I thin ajax would be nicer, but I consider Ajax to be dirty... GTK is
fine with me, so I leave that up to you. But for the intended users,
web would be better. Doesn't need to be very ajaxish, though.

> Was thinking along the lines of a web-based interface frontend:
> - - User selects one or more packages (with auto-completion)
> - - User selects one or more tags (ditto.)
> - - User selects if the selected tags should be added to or removed from
> the selected packages

I'd love to see the AI assist here. It would be cool if the user
selects a group of packages and the tags-to-add list magically fills
itself.

> - - User either choses to submit changes (mail to central DB) or evaluates
> changes against AI tagger (each combination is evaluated, choice to
> submit changes afterwards)

Thats useful, too. However the evaluation functions is probably even
more valueable for reviewing tags, than for doing the first
submission.

> Also wanted to get the approval-process at least partially online, as
> the current way to approve or deny submissions isn't very efficient

Yes.

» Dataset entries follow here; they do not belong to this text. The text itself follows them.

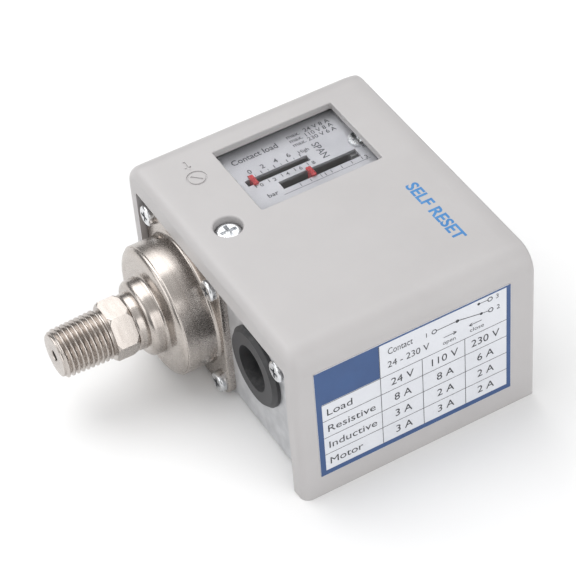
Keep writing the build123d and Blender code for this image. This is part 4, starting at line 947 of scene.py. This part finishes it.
world = bpy.data.worlds.new("studio")
bpy.context.scene.world = world
world.use_nodes = True
worldTree = world.node_tree
background = worldTree.nodes["Background"]
coordinates = worldTree.nodes.new("ShaderNodeTexCoord")
splitSky = worldTree.nodes.new("ShaderNodeSeparateXYZ")
worldTree.links.new(coordinates.outputs["Generated"], splitSky.inputs[0])
ramp = worldTree.nodes.new("ShaderNodeValToRGB")
for index, (at, level) in enumerate(stageLook["skyStops"]):
    stop = ramp.color_ramp.elements[index] if index < 2 else ramp.color_ramp.elements.new(at)
    stop.position = at
    stop.color = (level, level, level, 1.0)
worldTree.links.new(splitSky.outputs["Z"], ramp.inputs["Fac"])
worldTree.links.new(ramp.outputs["Color"], background.inputs["Color"])
background.inputs["Strength"].default_value = stageLook["skyStrength"]


def addLamp(name, place, target, size, power):
    # a rectangular softbox turned towards its target
    lamp = bpy.data.lights.new(name, "AREA")
    lamp.shape = "RECTANGLE"
    lamp.size, lamp.size_y = size
    lamp.energy = power
    holder = bpy.data.objects.new(name, lamp)
    holder.location = place
    aim = Vector(target) - Vector(place)
    holder.rotation_mode = "QUATERNION"
    holder.rotation_quaternion = aim.to_track_quat("-Z", "Y")
    bpy.context.scene.collection.objects.link(holder)


for name, (place, size, power) in stageLook["lamps"].items():
    addLamp(name, place, stageLook["lampTarget"], size, power)

cameraLook = {
    "right": (0.49891387, 0.86436405, -0.0629265),
    "down": (0.58561713, -0.38976205, -0.71073069),
    "ahead": (-0.63885642, 0.31774257, -0.70064409),
    "place": (0.380476, -0.200933, 0.444142), "lens": 149.146,
}
cameraData = bpy.data.cameras.new("studio_camera")
cameraData.sensor_width = 36.0
cameraData.lens = cameraLook["lens"]
cameraData.clip_start = 0.01
cameraData.clip_end = 20.0
camera = bpy.data.objects.new("studio_camera", cameraData)
turned = Matrix((cameraLook["right"], tuple(-v for v in cameraLook["down"]),
                 tuple(-v for v in cameraLook["ahead"]))).transposed()
camera.matrix_world = Matrix.Translation(cameraLook["place"]) @ turned.to_4x4()
bpy.context.scene.collection.objects.link(camera)
bpy.context.scene.camera = camera
bpy.context.scene.view_settings.view_transform = "Standard"

bpy.context.view_layer.update()
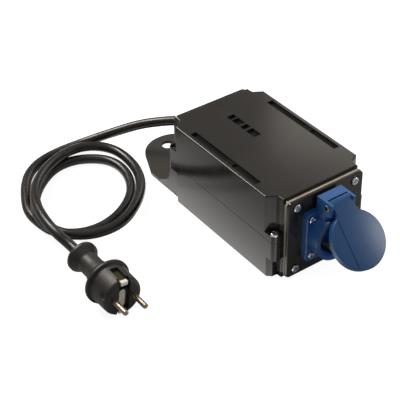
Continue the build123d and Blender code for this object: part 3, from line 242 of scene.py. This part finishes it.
# Each row holds the maker, the name, two colours and the roughness, then what that maker takes besides.
shell_look = (srgb(36, 33, 30), srgb(44, 40, 36), 0.15, 0.00002)
finish_rows = [
    (moulded_plastic, "shell_black", *shell_look),
    (moulded_plastic, "bracket_black", srgb(44, 41, 36), srgb(54, 50, 44), 0.42, 0.00005, 0.0009),
    (rubber, "gasket_cream", srgb(150, 142, 126), srgb(184, 175, 158), 0.6),
    (plated_metal, "screw_chrome", srgb(225, 226, 228), srgb(150, 150, 152), 0.12),
    (moulded_plastic, "socket_blue", srgb(32, 84, 146), srgb(40, 94, 158), 0.3, 0.00004, 0.0012),
    (moulded_plastic, "insert_blue", srgb(30, 78, 146), srgb(38, 88, 156), 0.4, 0.00003),
    (plated_metal, "contact_brass", srgb(226, 192, 140), srgb(170, 132, 88), 0.3, 0.8),
    (rubber, "seal_rubber", srgb(28, 28, 28), srgb(40, 40, 39), 0.55),
    (plated_metal, "pin_nickel", srgb(176, 164, 144), srgb(118, 104, 88), 0.3),
    (moulded_plastic, "gland_black", srgb(30, 30, 30), srgb(38, 38, 37), 0.4, 0.00004),
    (rubber, "cord_rubber", srgb(24, 21, 19), srgb(38, 34, 29), 0.27, 0.0006, 0.00003),
    (rubber, "plug_rubber", srgb(34, 32, 31), srgb(48, 45, 43), 0.42),
    (moulded_plastic, "plug_core_black", srgb(48, 47, 48), srgb(60, 58, 58), 0.4, 0.00003),
    (moulded_plastic, "board_green", srgb(18, 84, 48), srgb(26, 100, 60), 0.35, 0.00004, 0.0008),
    (moulded_plastic, "relay_blue", srgb(36, 84, 170), srgb(44, 94, 182), 0.3, 0.00002),
    (rubber, "ceramic_white", srgb(214, 210, 200), srgb(228, 225, 216), 0.75),
    (moulded_plastic, "capacitor_yellow", srgb(204, 158, 44), srgb(214, 170, 60), 0.3, 0.00002),
    (moulded_plastic, "capacitor_black", srgb(26, 26, 34), srgb(34, 34, 44), 0.3, 0.00002),
    (moulded_plastic, "terminal_green", srgb(40, 128, 74), srgb(50, 142, 86), 0.4, 0.00003),
    (moulded_plastic, "wire_blue", srgb(30, 70, 160), srgb(38, 80, 176), 0.4, 0.00002),
    (moulded_plastic, "wire_green", srgb(120, 150, 40), srgb(140, 168, 52), 0.4, 0.00002),
    (moulded_plastic, "wire_brown", srgb(92, 56, 34), srgb(106, 66, 42), 0.4, 0.00002),
]
finishes = {name: maker(name, *values) for maker, name, *values in finish_rows}


def glass_tube(name):
    """The fuse's clear tube, with faint smears in its gloss."""
    finish = Finish(name)
    smear = finish.noise(0.004, detail=3.0)
    colour = finish.colour(smear, srgb(226, 232, 234), srgb(238, 242, 243))
    finish.set(Base_Color=colour, Roughness=smear * 0.1)
    finish.shader.inputs["Transmission Weight"].default_value = 0.85
    return finish.material


finishes["fuse_glass"] = glass_tube("fuse_glass")


# %% Give every piece of the frame its finish
# The part of the upper shell inside this box, in metres, is seen only down its slots, and is painted
# near black there as shade.
painted_shade_box = (0.0485, 0.063, 0.0842)
lid_crown = (2.6, 0.045)
# How far behind its front the earth strap's painted highlight reaches, in metres.
strap_highlight_length = 0.0005
plug_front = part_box("plug_core")[0].y


def dress(piece, material):
    """Puts one material on all of a piece's slots."""
    piece.data.materials.clear()
    piece.data.materials.append(material)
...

But that might require some serious reworking of the database, too... :-(

> - - Tag Admin logs in
> - - Tag Admin sees new submissions per tag, selects the tags he/she wants
> evaluated
> - - For each tag all package-tag combinations are evaluated via the AI
> tagger. Combinations > 0.80 are automatically set to approve, < 0.2 are
> automatically set to reject, rest are left for the Tag Admin to decide.

preselected to approve/reject? yeah, I think thats a good idea.

However, don't combine that too much with above plan: if the same AI
suggests tags and reviews them, that is more likely to be error prone,
actually. These should be done with different algorithms and/or
training data to avoid such effects.
When stuff is preselected, the admin is less likely to thoroughly
check them. A bad suggestion by the AI tagger with a high score might
sneak in this way again and again.

> Maybe I'm straying too far off? Thoughts?

We really need the database and admin/review work. I had hoped we
might get a second SoC project for these though. I'd really appreciate
it, but it might be a bit outside of your main focus, the AI. However,
some things might be needed by you anyway (e.g. some database) so it
might work out just fine.

best regards,
Erich Schubert
--
    erich@(mucl.de|debian.org)      --      GPG Key ID: 4B3A135C    (o_
  To understand recursion you first need to understand recursion.   //\
  Wo befreundete Wege zusammenlaufen, da sieht die ganze Welt für   V_/_
        eine Stunde wie eine Heimat aus. --- Herrmann Hesse